Restoring Democracy Pt 6: Ambition & Direction – not broken promises and being strung along

RD1For decades, generations of Politicians have increasingly become aligned with motivations and priorities that should never be in the make up of the people who are privileged to hold power in Public Office.

Encouraged by a Party Political system that has focused more and more on taking only those steps necessary to secure and retain power, it was inevitable that the Candidates for Political Office that they have brought forward would look at their roles in the same way.
For too long, Politics has subsequently only been about doing what has been deemed necessary or politically expedient to get the result that suits the interests of the Politicians involved.
Politicians are always on message, do whatever is necessary to secure position and elevation and do not often take the risk of speaking out or against the system for fear that they will lose their roles after being singled out and ostracized for being wrong.
The most successful of this current Political Class are in most cases little more than ‘yes men’. And the problem with saying yes to all the right people to get ahead and get elevated is that sooner or later, you have to be able to say no – and especially when you get to the top job.
A career and circumstances like these do not encourage and develop skills of leadership.
There are no skills of decisiveness or understanding of the world outside of politics that politics impacts upon.
All that is wrong with the system has been illustrated by the disastrous Premiership of Theresa May.
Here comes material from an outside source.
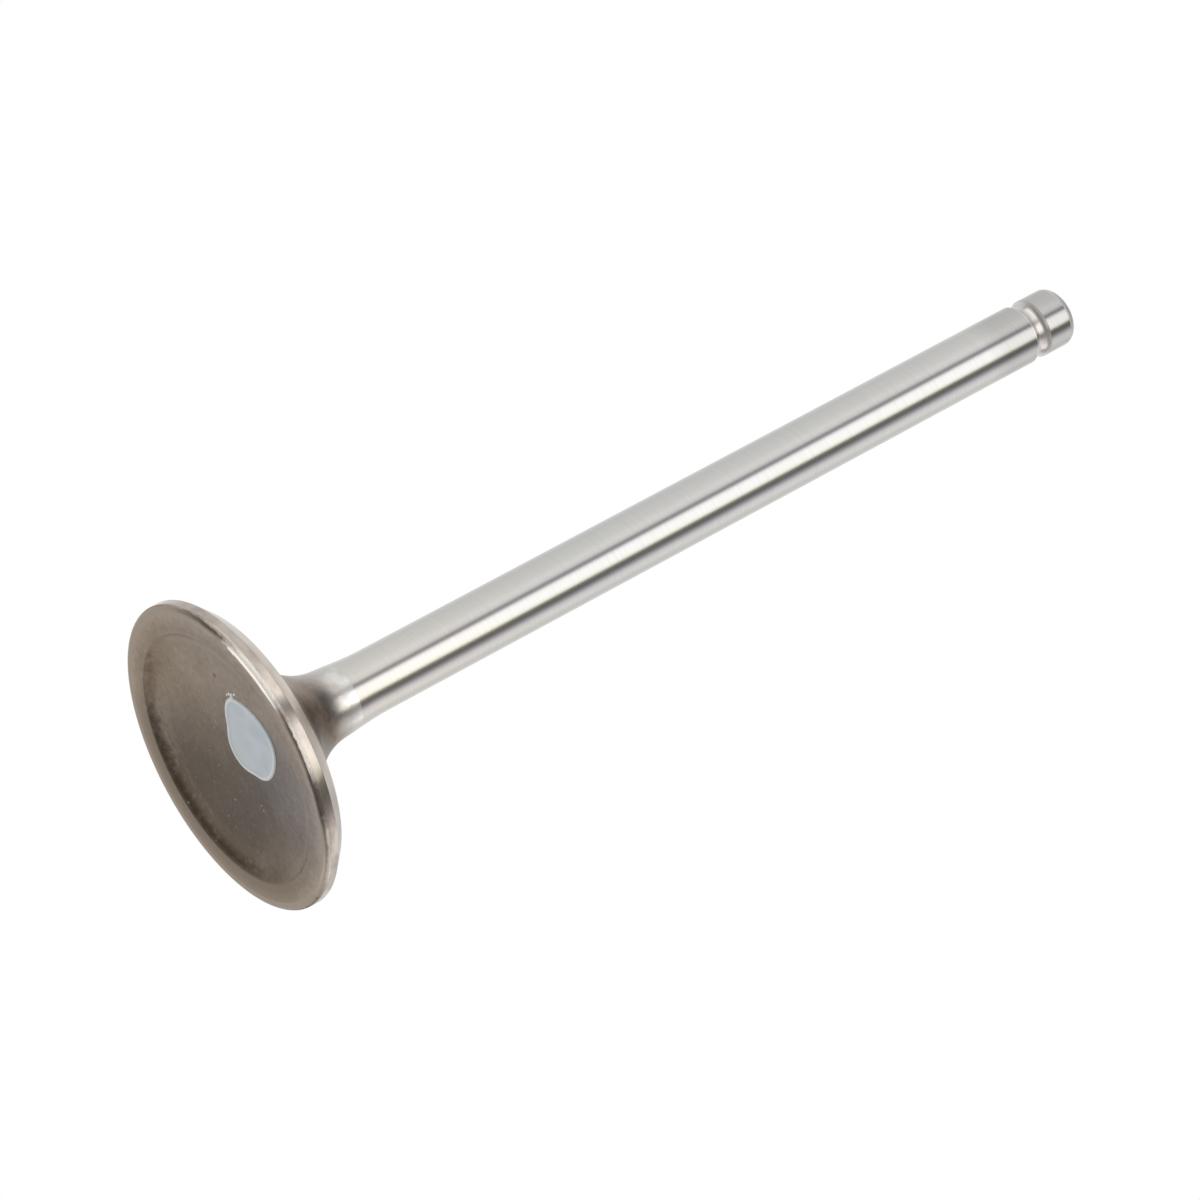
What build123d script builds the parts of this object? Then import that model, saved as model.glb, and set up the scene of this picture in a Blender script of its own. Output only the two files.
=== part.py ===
"""Engine valve: a poppet valve for one port of a petrol engine with several valves to a cylinder.

The real part is forged from one bar of heat-resisting steel and then turned and ground, so it is
one solid. It is modelled standing on its head: the rim of the combustion face lies in the plane
Z = 0, centred on the origin, and the stem rises along +Z. Sizes are in millimetres and degrees,
and every angle of a wall is measured from the plane of the head.
"""
from build123d import *
import math
import os

# Overall sizes.
overall_length = 101.1
head_diameter = 30.0
stem_diameter = 5.97

# Head: the rounded edge of the face, the plain margin and the ground seat above it.
face_edge_radius = 0.45
margin_height = 1.17
seat_angle = 45.0
seat_width = 1.95

# Dish forged into the combustion face, inside a flat rim.
rim_width = 2.7
dish_depth = 0.7
dish_wall_angle = 45.0
dish_cove_radius = 1.9
dish_edge_radius = 0.2

# Underside of the head, tulip and neck, up to where the ground stem starts.
underside_angle = 27.0
tulip_radius = 6.6
neck_angle = 85.0
neck_height = 15.4
neck_blend_radius = 30.0

# Round-bottomed groove for the keepers, measured down from the tip to the groove's middle.
groove_radius = 0.9
groove_depth = 0.7
groove_to_tip = 4.35
groove_edge_radius = 0.15

# Rounded edge of the tip.
tip_edge_radius = 0.9

# The most that a rounding may take of the shorter straight run beside its corner.
run_share = 0.8


def point_along(start, angle, length):
    """The point at a length from start, at an angle from the outward radial direction."""
    turn = math.radians(angle)
    return (start[0] + length * math.cos(turn), start[1] + length * math.sin(turn))


def crossing(start, angle, end, end_angle):
    """Where the line that leaves start at an angle meets the line that leaves end at its own."""
    spread = math.sin(math.radians(end_angle - angle))
    across, up = end[0] - start[0], end[1] - start[1]
    end_turn = math.radians(end_angle)
    length = (across * math.sin(end_turn) - up * math.cos(end_turn)) / spread
    return point_along(start, angle, length)


def valve_corners():
    """The sharp corners of the half profile, as (radius, height), from the dish to the tip."""
    head_radius = head_diameter / 2
    stem_radius = stem_diameter / 2
    dish_edge = (head_radius - rim_width, 0)
    dish_wall = dish_depth / math.sin(math.radians(dish_wall_angle))
    seat_bottom = (head_radius, margin_height)
    seat_top = point_along(seat_bottom, 180 - seat_angle, seat_width)
    neck_top = (stem_radius, neck_height)
    return {
        "dish centre": (0, dish_depth),
        "dish floor": point_along(dish_edge, 180 - dish_wall_angle, dish_wall),
        "dish edge": dish_edge,
        "face edge": (head_radius, 0),
        "seat bottom": seat_bottom,
        "seat top": seat_top,
        "tulip": crossing(seat_top, 180 - underside_angle, neck_top, 180 - neck_angle),
        "neck top": neck_top,
        "tip edge": (stem_radius, overall_length),
        "tip centre": (0, overall_length),
    }


def fitting_radius(radius, corners, name):
    """The rounding radius at a named corner, kept inside the straight runs on both sides."""
    names = list(corners)
    place = names.index(name)
    corner = Vector(*corners[name])
    to_previous = Vector(*corners[names[place - 1]]) - corner
    to_next = Vector(*corners[names[place + 1]]) - corner
    half_turn = math.radians(180 - to_previous.get_angle(to_next)) / 2
    shorter_run = min(to_previous.length, to_next.length)
    return min(radius, run_share * shorter_run / math.tan(half_turn))


def rounded_profile():
    """The half profile with its edges rounded, before the keeper groove is cut."""
    corners = valve_corners()
    profile = make_face(Polyline(*corners.values(), close=True))
    rounding = {
        "dish floor": dish_cove_radius,
        "dish edge": dish_edge_radius,
        "face edge": face_edge_radius,
        "tulip": tulip_radius,
        "neck top": neck_blend_radius,
        "tip edge": tip_edge_radius,
    }
    for name, radius in rounding.items():
        corner = profile.vertices().sort_by_distance(corners[name])[0]
        profile = fillet(corner, fitting_radius(radius, corners, name))
    return profile


def grooved(profile):
    """The profile with the keeper groove cut into the stem and the groove's edges eased."""
    stem_radius = stem_diameter / 2
    groove_height = overall_length - groove_to_tip
    groove_centre = (stem_radius - groove_depth + groove_radius, groove_height)
    profile = profile - Pos(*groove_centre) * Circle(groove_radius)
    half_mouth = math.sqrt(groove_radius**2 - (groove_radius - groove_depth) ** 2)
    for side in (-1, 1):
        mouth = (stem_radius, groove_height + side * half_mouth)
        corner = profile.vertices().sort_by_distance(mouth)[0]
        profile = fillet(corner, groove_edge_radius)
    return profile


def make_valve():
    """The valve, its half profile turned once round the stem's axis."""
    profile = grooved(rounded_profile())
    return revolve(Plane.XZ * profile, Axis.Z)


os.makedirs("parts", exist_ok=True)
export_step(make_valve(), "parts/valve.step")
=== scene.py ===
"""An engine valve, standing on its head, in plain studio light."""
import math

import bpy
from mathutils import Matrix, Vector


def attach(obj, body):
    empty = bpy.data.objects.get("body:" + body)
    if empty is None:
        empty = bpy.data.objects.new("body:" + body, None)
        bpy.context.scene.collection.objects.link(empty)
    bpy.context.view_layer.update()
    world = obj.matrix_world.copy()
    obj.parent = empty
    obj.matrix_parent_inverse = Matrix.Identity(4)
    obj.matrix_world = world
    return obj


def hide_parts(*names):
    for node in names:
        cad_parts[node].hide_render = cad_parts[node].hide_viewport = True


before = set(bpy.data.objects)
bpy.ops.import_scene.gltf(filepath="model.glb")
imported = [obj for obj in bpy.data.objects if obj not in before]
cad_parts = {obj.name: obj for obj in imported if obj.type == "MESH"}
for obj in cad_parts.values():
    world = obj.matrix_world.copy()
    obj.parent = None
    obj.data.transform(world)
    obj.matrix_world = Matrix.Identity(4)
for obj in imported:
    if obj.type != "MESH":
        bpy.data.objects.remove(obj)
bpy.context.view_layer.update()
MM = 0.001


# The combustion face is the underside of the forged head: a shallow dish inside a flat rim. It
# keeps the brown-grey scale of forging and heat treatment, which is paler on the rim, where it
# has been rubbed. Round a place on the far side the scale is made darker, as painted shade, and
# the far cove of the dish is made paler, as painted light.
head_radius = 15.0 * MM
rim_width = 2.7 * MM
dish_depth = 0.7 * MM
dish_wall_angle = 45.0
dish_cove_radius = 1.9 * MM
dish_edge_radius = 0.2 * MM
face_edge_radius = 0.45 * MM
flat_end = 0.9 * MM
line_width = 0.45 * MM
ring_corners = 256
start_radius = 0.3 * MM
# Nearly all of a grain pattern lies in its span, and most of it in the middle.
grain_span = (0.3, 0.7)
grain_middle = (0.35, 0.65)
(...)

When Politicians appointed to Lead us actually have no idea how or what it means to lead and only focus on keeping their power, it is inevitable that it will lead not only to disappointment. It is how significant problems for a Country are made.
We never needed this old politics. It doesn’t work for the many. It only works for the few. It is time for something new.
We now need a generation of forward looking Politicians who are themselves led by Leaders who have ambition for all of us and our Country, not just themselves and what it takes for them alone to get on.